Strange aspect of the discourse relating to AFSPA, however, remains the modus operandi pursued by the state in the name of process of revocation of the Act. Instead of deliberating it in the representative assembly of the state, the discourse of the Act was initiated in the unified command.

Unified command is an extra constitutional body comprising of commanders of the very forces who enjoy immunity under this Act. Such an action on the part of the state makes it obvious that rule of law and the supremacy of the legislature in the state of Jammu and Kashmir remains the myth. The legislature is simply a camouflage to extra constitutional body which is operating in the name of unified command. By making the unified command to deliberate on revocation of APSPA the state also exposed the fact that the system in J&K does not have any regard for basic principles of natural justice. Cardinal principle of natural justice is that no one can judge of his own cause. The state by making Unified Command to deliberate on the issue makes those very security formation judge of a legislation of which itself is its main beneficiary. Latest move by the state to induct the provisions of Armed forces Special Powers Act within criminal procedure code sounds beginning of a process that will make security agencies immune from any legal action for all times to come.

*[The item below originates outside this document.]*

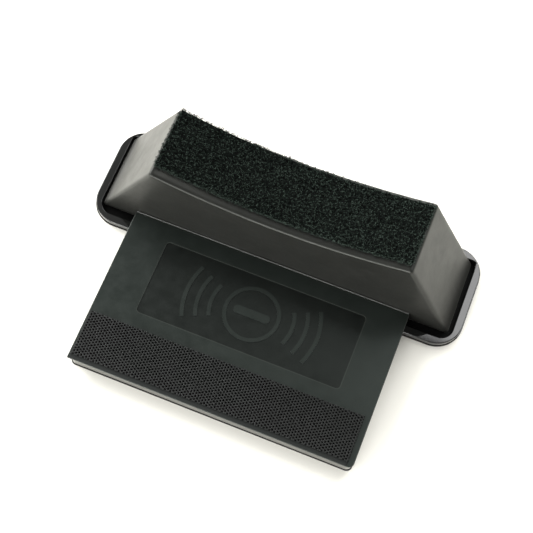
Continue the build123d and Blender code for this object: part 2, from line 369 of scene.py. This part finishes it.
def pile_material(name, dark, light, grain_mm=1.5):
    s = Surface(name, Roughness=0.95, IOR=1.45, Specular_IOR_Level=0.06)
    tuft = s.noise(grain_mm, 3, 0.65)
    patch = s.noise(9, 3)
    base = s.ramp(tuft, [(0.42, dark), (0.60, light)])
    s.colour(s.mix(s.ramp(patch, [(0.35, 0.0), (0.7, 0.2)]), base, light))
    s.bump(s.noise(0.4, 2), 0.08)
    return s.mat


def plain_material(name, low, high, rough, grain_mm, bump_mm):
    """Uneven colour between low and high, and roughness between the two values of rough."""
    s = Surface(name, IOR=1.5)
    s.colour(s.ramp(s.noise(grain_mm * 6, 4), [(0.35, low), (0.65, high)]))
    s.roughness(s.range(s.noise(grain_mm * 2, 3), rough[0], rough[1]))
    s.bump(s.noise(grain_mm, 2), bump_mm)
    return s.mat


# ---------------------------------------------------------------- mesh helpers
def new_object(name, verts, faces, material):
    mesh = bpy.data.meshes.new(name)
    mesh.from_pydata(verts, [], faces)
    mesh.materials.append(material)
    mesh.update()
    mesh.shade_smooth()
    return link_object(name, mesh)


def bulk_object(name, verts, faces, material):
    """A large mesh from numpy arrays; all faces have the same number of corners."""
    mesh = bpy.data.meshes.new(name)
    corners = faces.shape[1]
    mesh.vertices.add(len(verts))
    mesh.vertices.foreach_set("co", verts.astype(np.float32).ravel())
    mesh.loops.add(faces.size)
    mesh.loops.foreach_set("vertex_index", faces.astype(np.int32).ravel())
    mesh.polygons.add(len(faces))
    mesh.polygons.foreach_set("loop_start", np.arange(0, faces.size, corners, dtype=np.int32))
    mesh.update(calc_edges=True)
    mesh.validate()
    mesh.materials.append(material)
    mesh.shade_smooth()
    return link_object(name, mesh)


def baked(obj):
    """The object's mesh with its modifiers applied; the modifiers are removed."""
    bpy.context.view_layer.update()
    mesh = bpy.data.meshes.new_from_object(obj.evaluated_get(bpy.context.evaluated_depsgraph_get()))
    obj.modifiers.clear()
    obj.data = mesh
    return mesh


def foam_piece(node, name, body, rounds, dent_mm, material, crisp_below=0.0):
    """The foam that stands for a CAD solid: remeshed evenly, edges eased, faces very slightly uneven."""
    obj = link_object(name, NODES[node].data.copy())
    remesh = obj.modifiers.new("even", "REMESH")
    remesh.mode = "VOXEL"
    remesh.voxel_size = FOAM_VOXEL
    mesh = baked(obj)
    ease = obj.modifiers.new("ease", "SMOOTH")
    ease.factor = 0.5
    ease.iterations = rounds
    upper = obj.vertex_groups.new(name="upper")
    upper.add([v.index for v in mesh.vertices if v.co.z >= crisp_below], 1.0, "REPLACE")
    upper.add([v.index for v in mesh.vertices if v.co.z < crisp_below], CRISP_SHARE, "REPLACE")
    ease.vertex_group = upper.name
    done = baked(obj)
    obj.vertex_groups.clear()
    done.materials.clear()
    done.materials.append(material)
    count = len(done.vertices)
    place = np.empty(3 * count, np.float32)
    out = np.empty(3 * count, np.float32)
    done.vertices.foreach_get("co", place)
    done.vertex_normals.foreach_get("vector", out)
    place, out = place.reshape(-1, 3), out.reshape(-1, 3)
    shift = np.array([noise.noise(Vector(p) * 22.0) + 0.35 * noise.noise(Vector(p) * 60.0) for p in place])
    place += out * ((shift - 0.5) * dent_mm * MM)[:, None]
    done.vertices.foreach_set("co", place.ravel())
    done.shade_smooth()
    done.update()
    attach(obj, body)
    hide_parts(node)


# ---------------------------------------------------------------- the hollow top
def top_height(x):
    """Height of the block's hollow top at x."""
    x = np.clip(x, -1.08 * TOP_HALF, 1.08 * TOP_HALF)
    return TOP_END - TOP_SAG + TOP_RADIUS - np.sqrt(TOP_RADIUS ** 2 - np.square(x))


def top_slope(x):
    return x / np.sqrt(TOP_RADIUS ** 2 - np.square(x))


def patch_point(u, v):
    """Plan position of a point of the patch, u along and v across, both in metres from its centre."""
    c, s = math.cos(PATCH_TURN), math.sin(PATCH_TURN)
    return PATCH_X + u * c - v * s, PATCH_Y + FRONT_TRIM / 2 + u * s + v * c


def slab_mesh(u_count, v_count, point):
    """A closed sheet: point(along, across, side), each -1 to 1 and side 0 or 1, gives a lower or upper corner."""
    verts = [
        point(2 * i / u_count - 1, 2 * j / v_count - 1, side)
        for side in (0, 1) for j in range(v_count + 1) for i in range(u_count + 1)
    ]
    row = u_count + 1
    layer = row * (v_count + 1)
    faces = []
    for j in range(v_count):
        for i in range(u_count):
            a = j * row + i
            faces.append((a, a + row, a + row + 1, a + 1))
            b = a + layer
            faces.append((b, b + 1, b + row + 1, b + row))
    for i in range(u_count):
        faces.append((i, i + 1, i + 1 + layer, i + layer))
        a = v_count * row + i
        faces.append((a + 1, a, a + layer, a + 1 + layer))
    for j in range(v_count):
        a = j * row
        faces.append((a + row, a, a + layer, a + row + layer))
        b = a + u_count
        faces.append((b, b + row, b + row + layer, b + layer))
    return verts, faces


def loop_tubes(centre, side, thread, sides):
    """Tubes of `sides` faces round many lines: centre is (loop, step, xyz), side a level unit vector per loop."""
    count, steps = centre.shape[:2]
    tangent = np.gradient(centre, axis=1)
    tangent /= np.linalg.norm(tangent, axis=2, keepdims=True)
    side = side[:, None, :] + 0 * tangent
    other = np.cross(tangent, side)
    other /= np.maximum(np.linalg.norm(other, axis=2, keepdims=True), 1e-9)
    rings = []
    for k in range(sides):
        a = 2 * math.pi * k / sides
        rings.append(centre + thread[:, None, None] * (math.cos(a) * side + math.sin(a) * other))
    verts = np.stack(rings, 2).reshape(-1, 3)
    base = np.arange(count)[:, None, None] * steps * sides
    ring = np.arange(steps - 1)[None, :, None] * sides
    k = np.arange(sides)[None, None, :]
    a, b = base + ring + k, base + ring + (k + 1) % sides
    return verts, np.stack([a, b, b + sides, a + sides], -1).reshape(-1, 4)


def pile_loops(rng, half_u, half_v):
    """Separate thread loops: most stand anywhere on the patch, the last ones hang over its edges."""
    inner, along_edge = 5200, 900
    count = inner + along_edge
    u = rng.uniform(-half_u, half_u, count)
    v = rng.uniform(-half_v, half_v, count)
    long_side = rng.uniform(0, 1, along_edge) < half_u / (half_u + half_v)
    sign = np.where(rng.uniform(0, 1, along_edge) < 0.5, -1.0, 1.0)
    outside = rng.uniform(0.0, 0.7, along_edge) * MM
    u[inner:] = np.where(long_side, u[inner:], sign * (half_u + outside))
    v[inner:] = np.where(long_side, sign * (half_v + outside), v[inner:])
    x, y = patch_point(u, v)
    z = top_height(x) + FILM + 0.9 * MM
    heading = rng.uniform(0, 2 * math.pi, count)
    span = rng.uniform(0.5, 1.25, count) * MM
    height = rng.uniform(0.4, 1.45, count) * MM
    lean = rng.normal(0, 0.5, (count, 2))
    thread = rng.uniform(0.12, 0.23, count) * MM

    steps, sides = 6, 3
    along = np.linspace(0, math.pi, steps)
    across = -np.cos(along)[None, :] * span[:, None]
    up = np.sin(along)[None, :] * height[:, None]
    centre = np.empty((count, steps, 3))
    centre[:, :, 0] = x[:, None] + across * np.cos(heading)[:, None] + up * lean[:, :1]
    centre[:, :, 1] = y[:, None] + across * np.sin(heading)[:, None] + up * lean[:, 1:]
    centre[:, :, 2] = z[:, None] + up + across * (np.cos(heading) * top_slope(x))[:, None]
    side = np.stack([-np.sin(heading), np.cos(heading), np.zeros(count)], 1)
    material = pile_material("pile_loops", (0.0006, 0.0012, 0.0009), (0.044, 0.060, 0.049), 1.3)
    return bulk_object("patch_pile_loops", *loop_tubes(centre, side, thread, sides), material)


def make_patch(rng):
    """Backing sheet, matted pile and standing loops of the patch on the hollow top."""
    half_u, half_v = 98.2 * MM, 25.6 * MM - FRONT_TRIM / 2
    sheet, mat_foot, mat_top = 0.5 * MM, 0.45 * MM, 0.5 * MM

    def backing_point(along, across, side):
        x, y = patch_point(along * half_u, across * half_v)
        return x, y, top_height(x) + FILM + side * sheet

    def mat_point(along, across, side):
        u, v = along * half_u, across * half_v
        x, y = patch_point(u, v)
        if side == 0:
            return x, y, top_height(x) + FILM + mat_foot
        spot = Vector((x, y, 0.0))
        lumps = noise.noise(spot * 520.0) + 0.5 * noise.noise(spot * 1100.0 + Vector((7, 3, 1)))
        edge = min(half_u - abs(u), half_v - abs(v)) / MM
        rise = (0.85 + 1.1 * lumps) * min(1.0, 0.3 + 0.4 * edge)    # mm, lower towards the edges
        return x, y, top_height(x) + FILM + mat_top + min(1.5, max(0.05, rise)) * MM

    backing = new_object(
        "patch_backing", *slab_mesh(120, 32, backing_point),
        pile_material("pile_backing", (0.006, 0.008, 0.007), (0.012, 0.016, 0.014)))
    mat_grid = ((420, 112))
    # the matted pile is coloured far darker than the same fibres in the loops, as painted shade in the gaps between
    # them
    mat = new_object(
        "patch_pile_mat", *slab_mesh(*mat_grid, mat_point),
        pile_material("pile_mat", (0.0002, 0.0004, 0.0003), (0.0045, 0.0068, 0.0052)))
    loops = pile_loops(rng, half_u, half_v)
    for piece in (backing, mat, loops):
        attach(piece, "pad")
    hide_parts("loop_patch")


# ---------------------------------------------------------------- the hook strip
HOOK_GAP = 2.33 * MM            # from one open gap to the next
HOOK_MARGIN = 0.75 * MM
HOOK_BORDER = 3.6 * MM          # plain border along the strip's front edge
# radius and height of a knob's rings, mm, from its foot to the edge of its flat top
HOOK_PROFILE = ((0.36, -0.1), (0.34, 0.30), (0.66, 0.42), (0.735, 0.60), (0.66, 0.74), (0.42, 0.83))
HOOK_SIDES = 8
# four-cornered faces that close a knob's eight-sided top
HOOK_TOP = ((0, 1, 2, 3), (0, 3, 4, 7), (4, 5, 6, 7))


def hook_centres(low, high):
    """Knobs in rings of six round open gaps, the gaps staggered from column to column."""
    column = HOOK_GAP * math.sqrt(3) / 2
    end = 0.6 * HOOK_MARGIN
    centres = []
    index = 0
    x = low.x + HOOK_MARGIN
    while x < high.x - HOOK_MARGIN:
        for half_step, offset in ((index % 2, 0.0), (1 - index % 2, column / 3)):
            y = low.y + HOOK_BORDER + 0.5 * half_step * HOOK_GAP
            while y < high.y - end and x + offset < high.x - end:
                centres.append((x + offset, y))
                y += HOOK_GAP
        x += column
        index += 1
    return np.array(centres)


def unit_hook():
    """One knob, slightly longer than wide: its points in metres and its faces."""
    ring = []
    for radius, height in HOOK_PROFILE:
        for k in range(HOOK_SIDES):
            a = 2 * math.pi * (k + 0.5) / HOOK_SIDES
            ring.append((radius * math.cos(a) * 1.04, radius * math.sin(a) * 0.92, height))
    faces = []
    for r in range(len(HOOK_PROFILE) - 1):
        for k in range(HOOK_SIDES):
            a, b = r * HOOK_SIDES + k, r * HOOK_SIDES + (k + 1) % HOOK_SIDES
            faces.append((a, b, b + HOOK_SIDES, a + HOOK_SIDES))
    top = (len(HOOK_PROFILE) - 1) * HOOK_SIDES
    faces += [tuple(top + corner for corner in face) for face in HOOK_TOP]
    return np.array(ring) * MM, np.array(faces)


def make_hooks(rng):
    """Backing and moulded knobs of the hook strip on the flap."""
    low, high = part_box("hook_strip")
    base_top = low.z + 0.45 * MM

    def backing_point(along, across, side):
        x = low.x + (high.x - low.x) * (along + 1) / 2
        y = low.y + (high.y - low.y) * (across + 1) / 2
        if side == 0:
            return x, y, low.z
        return x, y, base_top - 0.08 * MM + 0.05 * MM * noise.noise(Vector((x, y, 0)) * 400.0)

    backing = new_object("hook_backing", *slab_mesh(216, 36, backing_point), backing_material())

    centres = hook_centres(low, high)
    count = len(centres)
    centres += rng.normal(0, 0.035 * MM, centres.shape)
    size = rng.normal(1.0, 0.05, count)
    rise = rng.normal(1.0, 0.04, count)
    tilt = rng.normal(0, 0.05, (count, 2))
    unit, unit_faces = unit_hook()
    verts = unit[None] * np.stack([size, size, rise], 1)[:, None, :]
    for axis in (0, 1):
        verts[:, :, axis] += verts[:, :, 2] * tilt[:, axis:axis + 1]
        verts[:, :, axis] += centres[:, axis:axis + 1]
    verts[:, :, 2] += base_top
    faces = (unit_faces[None] + (np.arange(count) * len(unit))[:, None, None]).reshape(-1, 4)
    hooks = bulk_object("hook_heads", verts.reshape(-1, 3), faces, hook_material())
    for piece in (backing, hooks):
        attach(piece, "flap")
    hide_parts("hook_strip")


def dress(node, material):
    """Gives a CAD node that stays visible its material."""
    obj = NODES[node]
    obj.data.materials.clear()
    obj.data.materials.append(material)


def main():
    rng = np.random.default_rng(SEED)
    make_camera()
    make_studio()

    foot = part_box("foam_block")[0].z + CRISP_BASE
    foam_piece("foam_block", "block_foam", "pad", 12, 0.22, foam_material("foam_satin_skin", 0.11), foot)
    foam_piece("flap_core", "flap_foam", "flap", 1, 0.12, foam_material("foam_flap_edge", 0.8))
    make_patch(rng)
    make_hooks(rng)

    # the hinge film's light grey colour is painted highlight for the bright line along the flap's fold
    hinge = plain_material("hinge_film_painted_highlight", (0.07, 0.073, 0.068), (0.1, 0.103, 0.097), (0.3, 0.42), 1.2, 0.02)
    film = plain_material("adhesive_film", (0.42, 0.40, 0.34), (0.52, 0.5, 0.44), (0.3, 0.5), 0.8, 0.02)
    clear = plain_material(
        "adhesive_clear_film", (0.004, 0.0044, 0.0042), (0.007, 0.0075, 0.0072), (0.4, 0.55), 0.8, 0.02)
    base = plain_material("base_sheet", (0.012, 0.012, 0.011), (0.022, 0.022, 0.02), (0.5, 0.7), 1.0, 0.03)
    dress("tray", tray_material())
    dress("flap_panel", panel_material())
    dress("flap_base", base)
    dress("hinge_web", hinge)
    dress("hinge_leaf", hinge)
    dress("block_adhesive", film)
    dress("hook_adhesive", film)
    dress("patch_adhesive", clear)


main()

Such an initiative presupposes a permanent role of Army in civil administration. The security agencies otherwise choke the civilian space in J&K by getting involved in activities which are supposed within the domain of civil administration. They interfere with education, they get involved in sports activities, and they remain engaged in civic activities in the name of operation sadbhawna about which even the interlocutors have expressed their reservations.

For years Indian state has been portraying its army as the one which is disciplined and immune to any political influences. Continuous involvement of army in Kashmir seems to have reversed this orientation of Indian army. Its involvement in discourses related to revocation of Armed forces Special Powers Act conveys that Indian Army after tasting civilian powers has started to get addicted to these. The addiction may change priorities of army in context of its national politics as well.